* [Goal]: Show all lines that include the string "bending"; copy each one.
::::
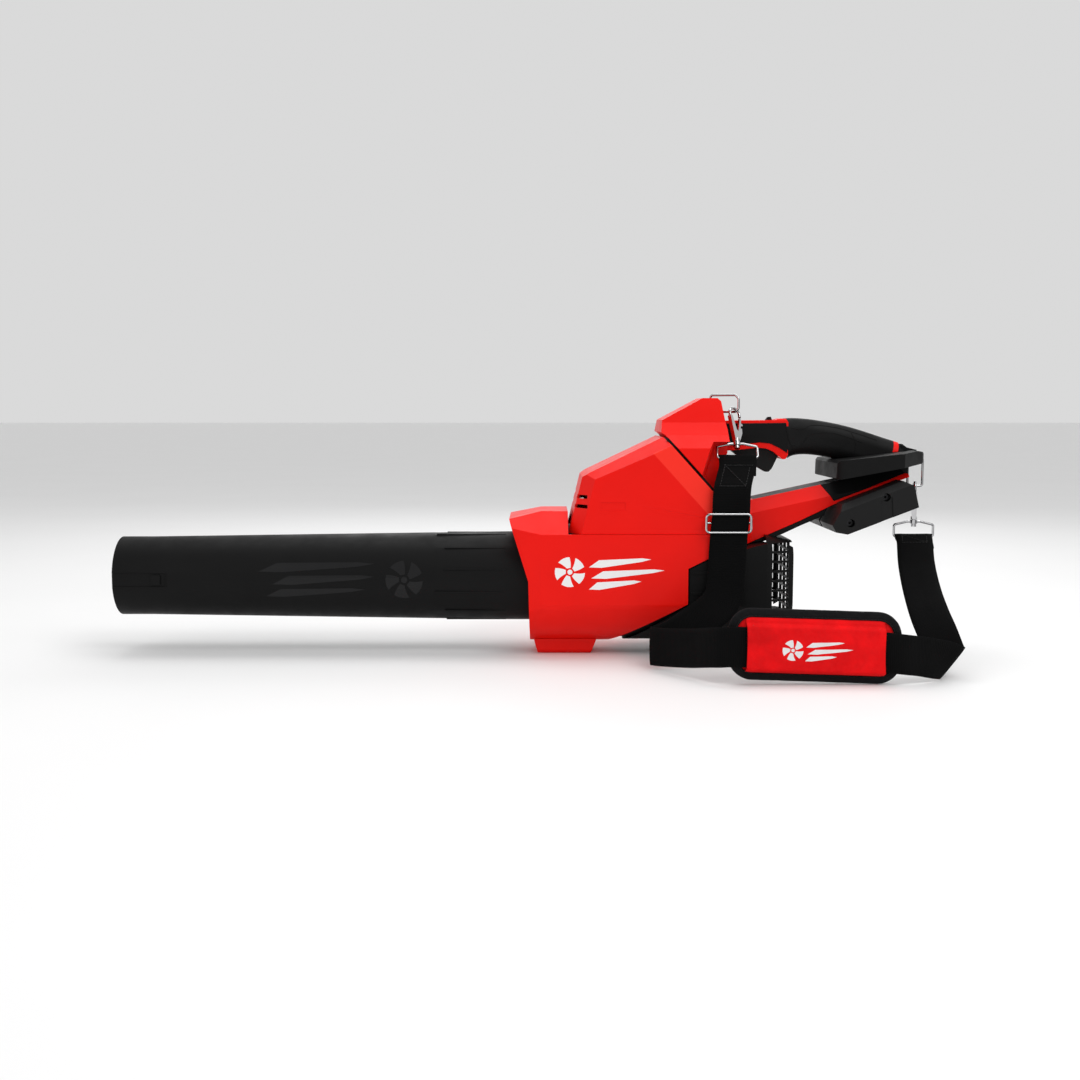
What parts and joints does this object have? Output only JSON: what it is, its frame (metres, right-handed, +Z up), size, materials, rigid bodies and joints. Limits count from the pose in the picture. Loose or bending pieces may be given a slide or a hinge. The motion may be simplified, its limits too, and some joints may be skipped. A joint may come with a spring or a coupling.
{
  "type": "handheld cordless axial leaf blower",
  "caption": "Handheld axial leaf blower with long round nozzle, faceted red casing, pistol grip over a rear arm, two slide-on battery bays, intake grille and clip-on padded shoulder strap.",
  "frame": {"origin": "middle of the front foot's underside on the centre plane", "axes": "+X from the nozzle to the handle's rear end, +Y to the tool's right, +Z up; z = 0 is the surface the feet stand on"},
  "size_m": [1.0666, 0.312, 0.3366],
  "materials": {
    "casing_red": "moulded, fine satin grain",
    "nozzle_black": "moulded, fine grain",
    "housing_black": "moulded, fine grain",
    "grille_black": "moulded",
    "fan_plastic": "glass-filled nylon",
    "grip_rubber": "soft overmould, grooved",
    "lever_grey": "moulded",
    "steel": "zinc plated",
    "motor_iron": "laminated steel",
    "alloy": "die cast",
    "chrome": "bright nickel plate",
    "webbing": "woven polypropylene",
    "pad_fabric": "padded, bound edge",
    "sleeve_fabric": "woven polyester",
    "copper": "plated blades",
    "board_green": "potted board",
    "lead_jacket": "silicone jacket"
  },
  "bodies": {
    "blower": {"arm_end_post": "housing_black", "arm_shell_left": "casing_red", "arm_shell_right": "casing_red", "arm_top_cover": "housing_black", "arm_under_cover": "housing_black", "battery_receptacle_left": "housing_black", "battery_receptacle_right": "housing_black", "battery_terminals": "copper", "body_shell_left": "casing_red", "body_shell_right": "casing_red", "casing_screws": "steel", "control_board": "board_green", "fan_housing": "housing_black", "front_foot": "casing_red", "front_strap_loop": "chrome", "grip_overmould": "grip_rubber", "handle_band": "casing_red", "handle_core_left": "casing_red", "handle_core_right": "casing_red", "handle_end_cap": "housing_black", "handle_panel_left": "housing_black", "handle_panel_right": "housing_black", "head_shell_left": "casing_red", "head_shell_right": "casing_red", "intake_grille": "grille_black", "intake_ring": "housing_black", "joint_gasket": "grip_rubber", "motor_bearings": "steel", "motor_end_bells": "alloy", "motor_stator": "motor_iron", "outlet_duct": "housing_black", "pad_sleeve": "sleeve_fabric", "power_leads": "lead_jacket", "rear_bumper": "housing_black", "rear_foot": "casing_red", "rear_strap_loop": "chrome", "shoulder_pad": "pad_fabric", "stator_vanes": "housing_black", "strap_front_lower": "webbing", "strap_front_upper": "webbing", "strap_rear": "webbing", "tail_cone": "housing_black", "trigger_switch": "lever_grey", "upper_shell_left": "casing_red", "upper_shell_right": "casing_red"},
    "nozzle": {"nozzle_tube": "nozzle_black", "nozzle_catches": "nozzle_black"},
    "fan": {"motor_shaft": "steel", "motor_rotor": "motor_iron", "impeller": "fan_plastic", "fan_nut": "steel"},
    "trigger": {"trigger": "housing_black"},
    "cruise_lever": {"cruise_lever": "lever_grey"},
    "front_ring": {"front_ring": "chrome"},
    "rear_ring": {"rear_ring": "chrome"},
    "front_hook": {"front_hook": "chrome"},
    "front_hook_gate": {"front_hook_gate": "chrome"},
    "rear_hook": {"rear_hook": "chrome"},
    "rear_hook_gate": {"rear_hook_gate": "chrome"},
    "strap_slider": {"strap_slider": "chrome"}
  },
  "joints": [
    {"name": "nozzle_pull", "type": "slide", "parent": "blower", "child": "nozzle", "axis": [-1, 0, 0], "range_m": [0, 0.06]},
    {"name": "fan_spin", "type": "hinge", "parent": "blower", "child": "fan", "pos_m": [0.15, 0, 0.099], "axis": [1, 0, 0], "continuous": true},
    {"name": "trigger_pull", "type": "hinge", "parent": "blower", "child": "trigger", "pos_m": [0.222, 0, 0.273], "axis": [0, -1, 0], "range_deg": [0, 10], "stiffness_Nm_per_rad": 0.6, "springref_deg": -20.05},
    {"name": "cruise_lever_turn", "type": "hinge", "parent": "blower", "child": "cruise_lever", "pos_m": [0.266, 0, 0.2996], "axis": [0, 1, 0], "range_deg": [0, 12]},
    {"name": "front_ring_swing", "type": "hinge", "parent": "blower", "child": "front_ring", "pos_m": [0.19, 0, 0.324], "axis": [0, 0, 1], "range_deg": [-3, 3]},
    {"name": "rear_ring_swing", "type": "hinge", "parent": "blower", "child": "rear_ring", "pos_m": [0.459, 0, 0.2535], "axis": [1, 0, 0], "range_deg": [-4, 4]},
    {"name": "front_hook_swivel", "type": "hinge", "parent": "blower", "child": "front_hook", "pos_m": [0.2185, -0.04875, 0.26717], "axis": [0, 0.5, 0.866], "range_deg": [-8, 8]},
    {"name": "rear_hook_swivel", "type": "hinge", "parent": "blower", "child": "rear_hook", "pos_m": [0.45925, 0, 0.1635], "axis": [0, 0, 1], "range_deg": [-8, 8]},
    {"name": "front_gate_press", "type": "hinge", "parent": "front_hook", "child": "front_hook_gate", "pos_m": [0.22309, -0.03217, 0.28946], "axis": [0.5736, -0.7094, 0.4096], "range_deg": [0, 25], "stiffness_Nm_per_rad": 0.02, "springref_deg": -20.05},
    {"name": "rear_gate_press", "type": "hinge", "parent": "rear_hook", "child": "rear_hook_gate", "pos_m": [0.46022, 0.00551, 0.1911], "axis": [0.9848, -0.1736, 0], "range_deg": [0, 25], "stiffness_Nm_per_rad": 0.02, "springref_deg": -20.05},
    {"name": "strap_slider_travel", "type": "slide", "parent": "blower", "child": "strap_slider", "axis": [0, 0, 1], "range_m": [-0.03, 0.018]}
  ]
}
::::
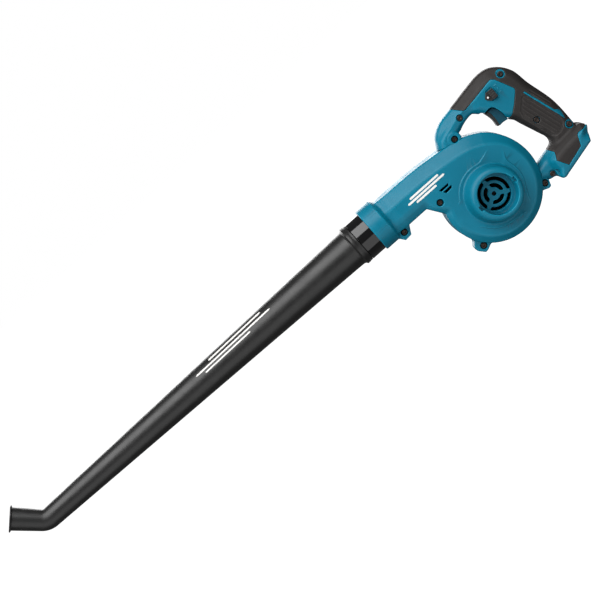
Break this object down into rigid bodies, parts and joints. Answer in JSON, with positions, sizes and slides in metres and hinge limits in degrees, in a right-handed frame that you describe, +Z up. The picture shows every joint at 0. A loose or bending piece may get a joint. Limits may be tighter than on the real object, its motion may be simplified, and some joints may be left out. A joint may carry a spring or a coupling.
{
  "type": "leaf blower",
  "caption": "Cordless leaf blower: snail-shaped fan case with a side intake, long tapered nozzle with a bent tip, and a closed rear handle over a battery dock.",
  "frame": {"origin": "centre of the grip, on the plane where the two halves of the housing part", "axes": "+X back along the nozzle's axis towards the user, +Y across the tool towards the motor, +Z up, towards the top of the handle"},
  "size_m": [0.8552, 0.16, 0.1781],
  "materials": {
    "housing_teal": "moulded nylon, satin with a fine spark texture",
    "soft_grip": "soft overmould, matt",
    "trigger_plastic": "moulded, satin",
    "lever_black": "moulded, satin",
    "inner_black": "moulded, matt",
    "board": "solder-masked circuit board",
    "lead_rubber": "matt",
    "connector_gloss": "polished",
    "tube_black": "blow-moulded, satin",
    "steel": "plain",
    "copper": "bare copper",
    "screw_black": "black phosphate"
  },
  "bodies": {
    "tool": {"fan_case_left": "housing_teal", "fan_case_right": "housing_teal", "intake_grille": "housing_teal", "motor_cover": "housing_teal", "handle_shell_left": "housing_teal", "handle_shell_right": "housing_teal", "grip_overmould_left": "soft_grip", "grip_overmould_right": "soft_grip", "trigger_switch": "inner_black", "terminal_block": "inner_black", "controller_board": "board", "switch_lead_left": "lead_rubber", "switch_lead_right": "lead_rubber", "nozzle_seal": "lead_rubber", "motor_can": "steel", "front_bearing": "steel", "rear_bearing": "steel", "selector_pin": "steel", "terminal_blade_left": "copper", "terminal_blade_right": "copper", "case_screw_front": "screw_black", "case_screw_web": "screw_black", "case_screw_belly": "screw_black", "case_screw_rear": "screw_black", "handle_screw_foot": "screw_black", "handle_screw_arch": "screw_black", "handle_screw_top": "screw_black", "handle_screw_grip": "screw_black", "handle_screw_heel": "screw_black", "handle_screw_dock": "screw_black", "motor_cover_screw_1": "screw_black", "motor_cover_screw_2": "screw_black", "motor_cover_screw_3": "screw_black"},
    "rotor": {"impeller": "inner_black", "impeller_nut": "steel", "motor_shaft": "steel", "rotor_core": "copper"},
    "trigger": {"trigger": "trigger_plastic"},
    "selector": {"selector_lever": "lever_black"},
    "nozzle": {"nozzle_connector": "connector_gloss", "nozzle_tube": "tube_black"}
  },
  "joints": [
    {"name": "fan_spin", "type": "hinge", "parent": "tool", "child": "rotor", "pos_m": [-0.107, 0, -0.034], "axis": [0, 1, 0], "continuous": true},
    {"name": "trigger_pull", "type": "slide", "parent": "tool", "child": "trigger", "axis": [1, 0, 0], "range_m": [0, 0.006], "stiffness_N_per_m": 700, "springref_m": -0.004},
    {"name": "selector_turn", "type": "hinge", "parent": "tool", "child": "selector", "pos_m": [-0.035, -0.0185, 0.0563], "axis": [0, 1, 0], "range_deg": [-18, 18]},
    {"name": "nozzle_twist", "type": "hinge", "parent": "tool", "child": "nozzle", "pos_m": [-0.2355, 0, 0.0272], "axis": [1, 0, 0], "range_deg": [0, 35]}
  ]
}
::::
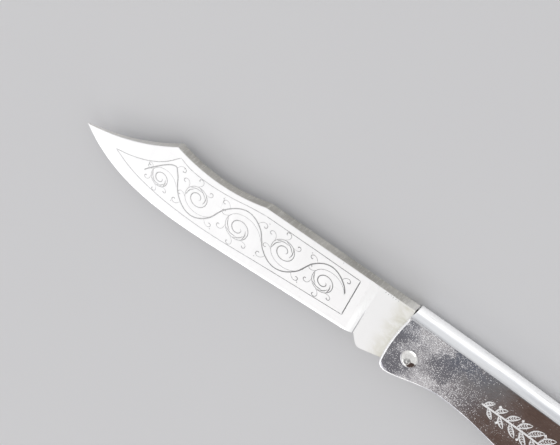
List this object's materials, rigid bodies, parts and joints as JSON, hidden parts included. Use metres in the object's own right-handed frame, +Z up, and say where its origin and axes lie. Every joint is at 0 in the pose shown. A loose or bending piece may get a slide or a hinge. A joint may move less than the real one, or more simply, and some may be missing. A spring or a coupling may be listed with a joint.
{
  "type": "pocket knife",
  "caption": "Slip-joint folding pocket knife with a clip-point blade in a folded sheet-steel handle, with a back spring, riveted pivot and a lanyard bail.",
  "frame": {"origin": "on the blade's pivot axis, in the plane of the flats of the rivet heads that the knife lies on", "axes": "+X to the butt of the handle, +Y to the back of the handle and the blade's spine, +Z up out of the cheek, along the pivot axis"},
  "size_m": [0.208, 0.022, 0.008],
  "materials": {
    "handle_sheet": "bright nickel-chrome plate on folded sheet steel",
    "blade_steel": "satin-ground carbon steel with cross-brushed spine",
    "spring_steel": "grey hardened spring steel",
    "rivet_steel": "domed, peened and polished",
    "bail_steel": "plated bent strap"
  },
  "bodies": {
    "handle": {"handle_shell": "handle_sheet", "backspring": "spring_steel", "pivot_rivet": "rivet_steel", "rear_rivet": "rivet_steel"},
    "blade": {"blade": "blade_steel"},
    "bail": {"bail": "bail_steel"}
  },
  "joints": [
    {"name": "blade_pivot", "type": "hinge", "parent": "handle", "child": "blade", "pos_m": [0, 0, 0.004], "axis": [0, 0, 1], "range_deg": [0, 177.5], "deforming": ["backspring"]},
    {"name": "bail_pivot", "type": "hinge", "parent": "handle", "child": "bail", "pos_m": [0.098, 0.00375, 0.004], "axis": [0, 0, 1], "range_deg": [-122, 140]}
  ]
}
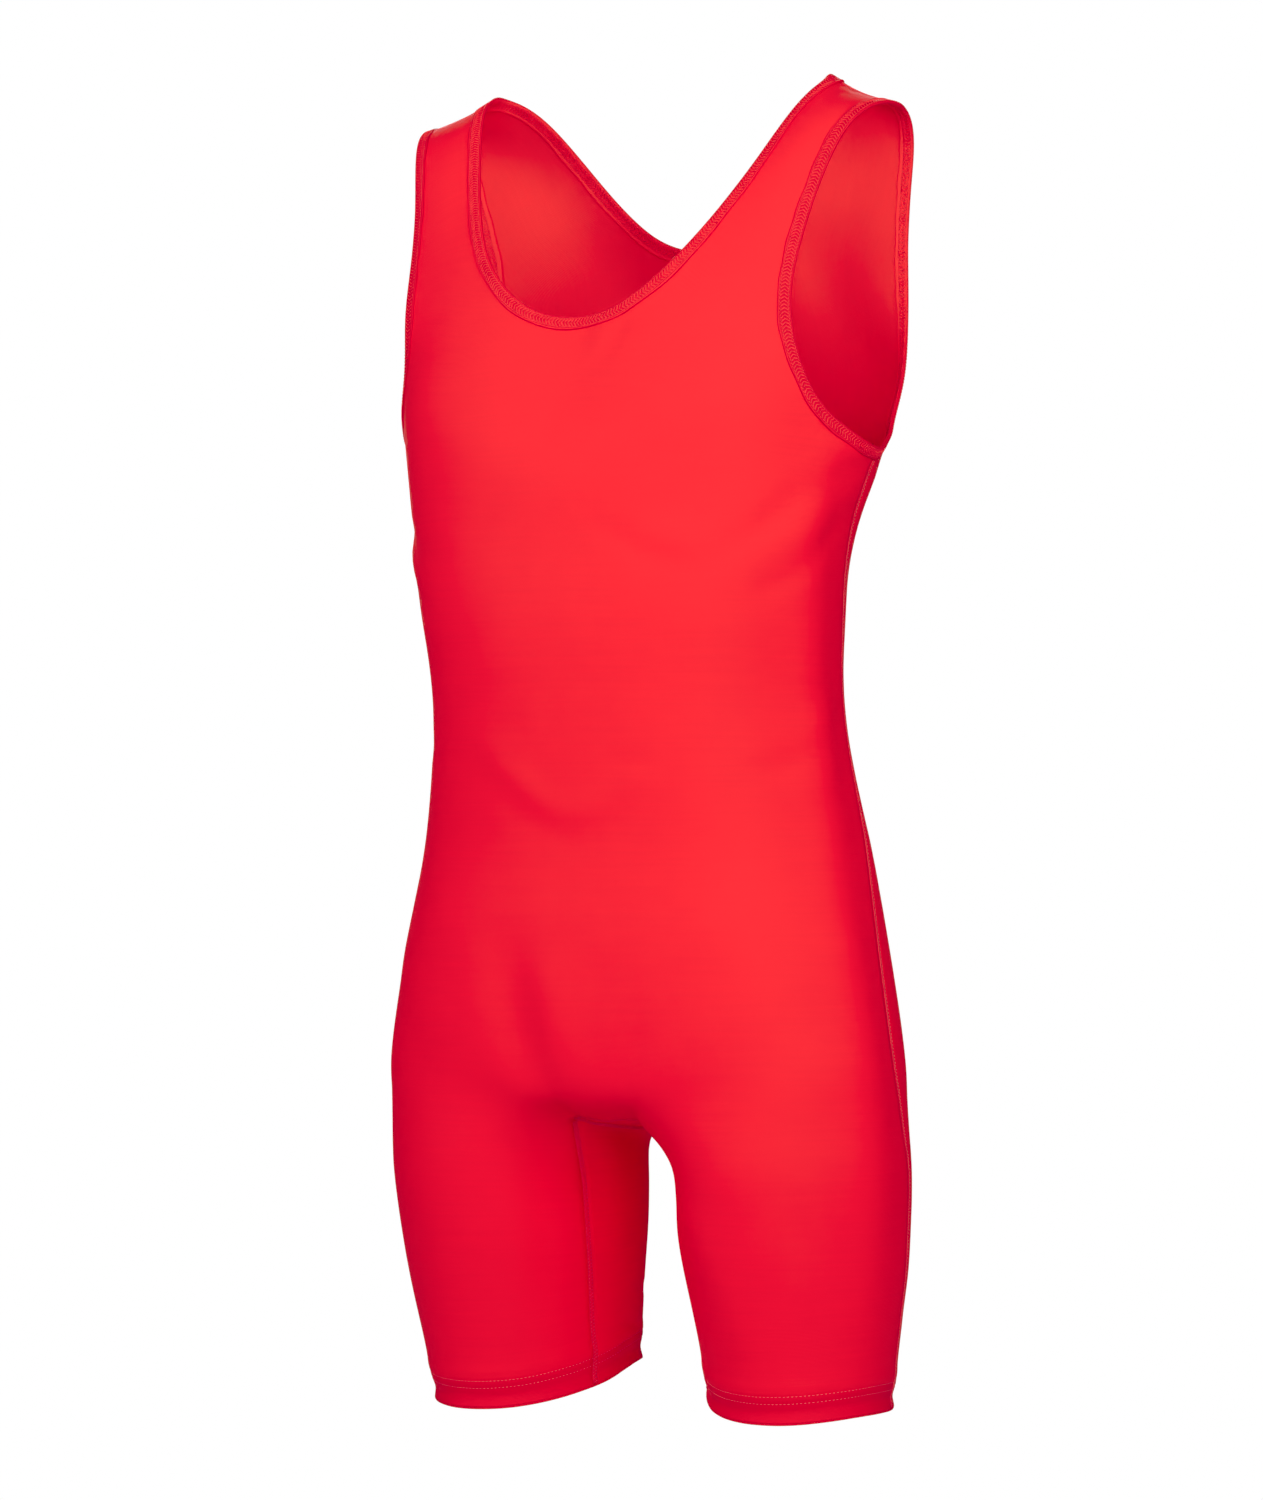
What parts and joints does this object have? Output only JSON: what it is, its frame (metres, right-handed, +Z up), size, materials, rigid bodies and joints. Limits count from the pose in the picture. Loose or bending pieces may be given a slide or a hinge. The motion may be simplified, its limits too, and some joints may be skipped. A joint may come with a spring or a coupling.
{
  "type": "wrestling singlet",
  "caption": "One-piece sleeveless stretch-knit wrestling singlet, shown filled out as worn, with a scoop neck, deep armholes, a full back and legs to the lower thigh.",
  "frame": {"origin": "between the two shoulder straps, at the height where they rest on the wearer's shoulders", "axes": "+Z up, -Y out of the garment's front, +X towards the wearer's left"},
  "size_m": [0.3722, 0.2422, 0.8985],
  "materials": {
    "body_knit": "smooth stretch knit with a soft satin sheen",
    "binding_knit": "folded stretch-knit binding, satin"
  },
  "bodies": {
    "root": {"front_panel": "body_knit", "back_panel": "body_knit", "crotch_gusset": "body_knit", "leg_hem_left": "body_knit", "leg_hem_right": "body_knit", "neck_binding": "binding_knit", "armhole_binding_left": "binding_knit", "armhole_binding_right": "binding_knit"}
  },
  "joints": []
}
::::
* [Solution]:
What parts and joints does this object have? Output only JSON: what it is, its frame (metres, right-handed, +Z up), size, materials, rigid bodies and joints. Limits count from the pose in the picture. Loose or bending pieces may be given a slide or a hinge. The motion may be simplified, its limits too, and some joints may be skipped. A joint may come with a spring or a coupling.
Break this object down into rigid bodies, parts and joints. Answer in JSON, with positions, sizes and slides in metres and hinge limits in degrees, in a right-handed frame that you describe, +Z up. The picture shows every joint at 0. A loose or bending piece may get a joint. Limits may be tighter than on the real object, its motion may be simplified, and some joints may be left out. A joint may carry a spring or a coupling.
List this object's materials, rigid bodies, parts and joints as JSON, hidden parts included. Use metres in the object's own right-handed frame, +Z up, and say where its origin and axes lie. Every joint is at 0 in the pose shown. A loose or bending piece may get a slide or a hinge. A joint may move less than the real one, or more simply, and some may be missing. A spring or a coupling may be listed with a joint.
What parts and joints does this object have? Output only JSON: what it is, its frame (metres, right-handed, +Z up), size, materials, rigid bodies and joints. Limits count from the pose in the picture. Loose or bending pieces may be given a slide or a hinge. The motion may be simplified, its limits too, and some joints may be skipped. A joint may come with a spring or a coupling.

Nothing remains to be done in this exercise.